Shloimy’s Bake Shoppe in the Borough Park section of Brooklyn, in contrast, decided not to expand, but to embrace their Jewish constituents in a neighborhood that they thought was underserved.
Waiting in line on early Friday morning, dressed in dark clothing and packed shoulder to shoulder, Orthodox residents of Borough Park scramble to purchase pastries, breads, and desserts at Shloimy’s Bake Shoppe on 12th Avenue in preparation for the weekly Sabbath.
Shloimy’s offers five different types of Jewish babka –chocolate, cinnamon, vanilla, melt-a-way and chocolate chip – and Matt Swerdloff, Shloimy’s public relations director, attributes the bakery’s success to two rules.

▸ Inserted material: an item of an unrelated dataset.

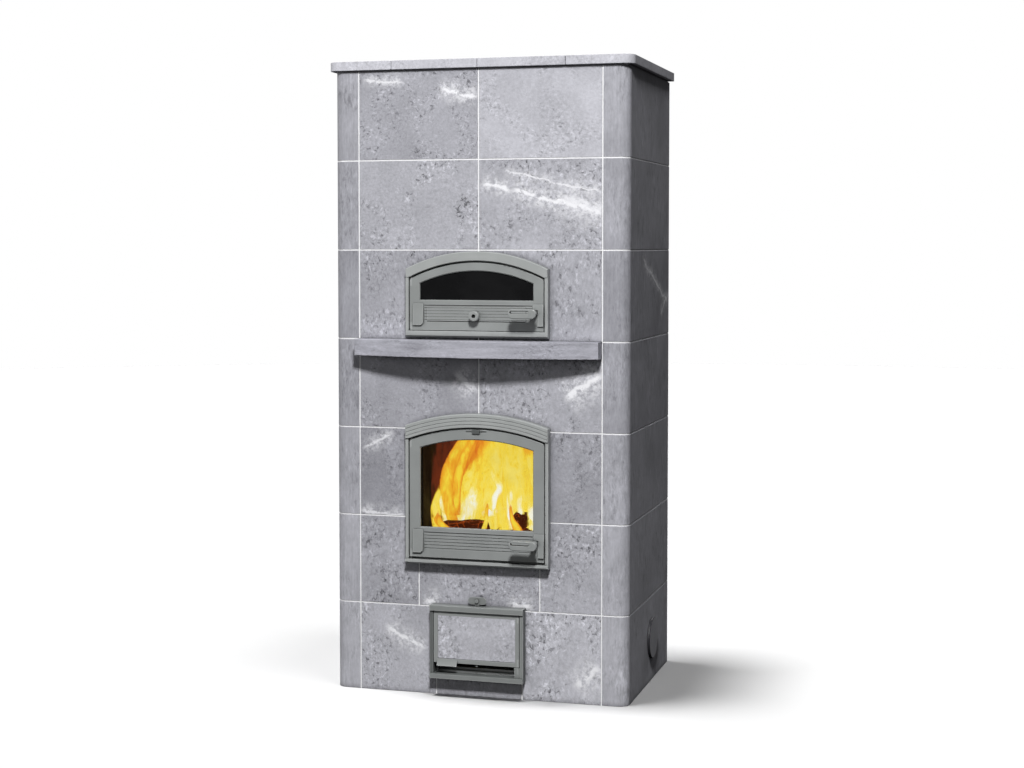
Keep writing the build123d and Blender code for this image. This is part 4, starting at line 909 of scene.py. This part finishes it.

We “never serve anything that’s not homemade,” Swerdloff said. “We are all about serving the community.”
Serving one of the largest Orthodox Jewish communities in New York and international customers from Europe and Israel for over a decade, Swerdloff explained that everything in the bakery was “heimishe,” a Yiddish word meaning “homemade.” Preservatives aren’t used in any of its handmade baked goods, including the babka and kokosh cake (a version of babka). And every item is created from ethnic Jewish recipes, helping to sustain a link to Jewish tradition, culture and food.
“It’s like Jewish soul food,” Swerdloff said when asked why babka was so popular. “It makes friends. You want to know how to solve the Middle East process? You just sit them both down, you give them a little babka, a little kokosh cake, some coffee – we’ll settle all differences. I never saw two enemies staying enemies after eating babka and kokosh cake.”